The COVID-19 pandemic has upended U.S. military operations around the world, stalled some training at home and troop movements abroad, and halted a host of exercises with key allies from Asia to Europe.
But one major American military operation has forged ahead with seemingly little impact from COVID-19: counterterrorism operations in Somalia, which have hit record levels over the past two months. Pentagon officials are racing to keep pressure on the al-Shabab terrorist network and are not allowing a global outbreak to offer even a small reprieve for U.S. enemies.
So far this year, American forces have conducted at least 39 airstrikes against terrorist targets in Somalia. That figure has the U.S. on pace to set a record again this year in its war against terrorists in Africa.
Last year, the U.S. carried out 63 strikes against al-Shabab and Islamic State targets in Somalia, according to numbers provided by U.S. Africa Command, which oversees military operations on the continent.
The pace of America’s air assault in Somalia is rising for a number of reasons, analysts say. Broadly speaking, the U.S. in recent months has slowly and gradually reduced its direct military engagements in other corners of the continent, including in the Sahel region where French forces are now taking the leading role in counterterrorism operations.
The shift in the U.S. Africa strategy has left Somalia as the focal point and the most appealing theater to target extremists. Many of the recent airstrikes have targeted al-Shabab leadership, underscoring the Trump administration’s effort to weaken the group by taking out its most senior members.
But the COVID-19 pandemic also is likely playing a role. Regional analysts say the outbreak has greatly restricted major ground combat operations against al-Shabab strongholds, leaving Somali government forces and African Union Mission to Somalia (AMISOM) troops unable to mount their own offensives.
“There’s just not a lot of political will to conduct sustained ground operations, especially now,” said Seth Jones, director of the Transnational Threat Project at the Center for Strategic and International Studies. “With COVID-19 and with concerns among AMISOM countries, you don’t even have the ground option as a short-term option. They’re just not going to deploy right now. The strikes — that’s really all you’ve got right now.”

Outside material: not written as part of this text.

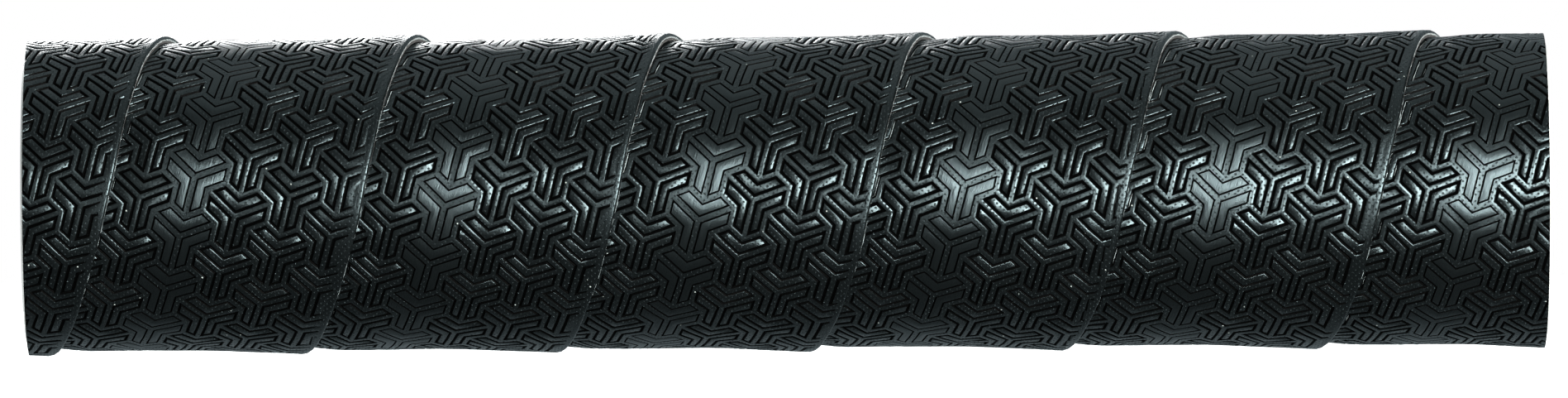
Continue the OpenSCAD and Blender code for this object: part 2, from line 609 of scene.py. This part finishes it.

Indeed, coronavirus concerns have temporarily restricted U.S. ground efforts on the continent as well. Over the past two months, AFRICOM has canceled or postponed several major military exercises, underscoring Pentagon leaders’ efforts to enforce social distancing and keep large gatherings of troops to a minimum whenever possible.
Threats across Africa
Military officials say the virus also has presented other threats across Africa. They say terrorist groups — led by the powerful al-Shabab, which controls major swaths of territory across Somalia — could try to take advantage of distractions from undermanned governments while they work to keep their citizens safe during COVID-19 outbreaks.
“While we might like to pause our operations in Somalia because of the coronavirus, the leaders of al Qaeda, al-Shabab and ISIS have announced that they see this crisis as an opportunity to further their terrorist agenda. So we will continue to stand with and support our African partners,” U.S. Army Gen. Stephen Townsend, commander of AFRICOM, said in a statement this month announcing yet another American airstrike against an al-Shabab target.
The U.S. is continuing efforts in Somalia even after top officials at the United Nations called on all countries to temporarily cease military operations to focus on the COVID-19 outbreak.
“There should be only one fight in our world today, our shared battle against COVID-19,” U.N. Secretary-General Antonio Guterres said this month.
But U.S. military officials say suspending the fight simply isn’t an option. Officials say the pandemic has done little to slow al-Shabab’s efforts to capture more territory across Somalia, weaken the already fragile Somali government in Mogadishu and destabilize the region.
In the months to come, analysts say, air power alone likely won’t be enough. African nations could give al-Shabab and other terrorist groups an opportunity by continuing to shy away from major ground combat operations.
“When it comes to taking advantage, longer term, there are potential opportunities to push into areas if AMISOM countries in May and June decide that it’s not worth going out on patrols, intersecting with local populations, if they’re still concerned about pandemics,” Mr. Jones said. “I think it’s more of a midterm concern.”
On the ground in Somalia, U.S. military officials also are grappling with near-constant claims that their airstrikes have killed innocent civilians. These allegations are often made by terrorist groups, though some human rights organizations also have charged that the military has greatly downplayed the number of civilian deaths.
In a comprehensive review of civilian casualty allegations released Monday, AFRICOM confirmed that an airstrike on Feb. 23, 2019, likely killed two civilians and wounded three others. Two al-Shabab terrorists were also killed in the attack, officials said.
“While we follow very precise and rigorous standards, in instances where we fail to meet our expectations, we will admit the mistake,” Gen. Townsend said in a statement accompanying the report.
The U.S. also has admitted that two civilians were killed in an April 2018 airstrike in Somalia.
An Amnesty International report released last year said the U.S. has killed at least 14 civilians in Somalia, but the Pentagon has vehemently denied those numbers.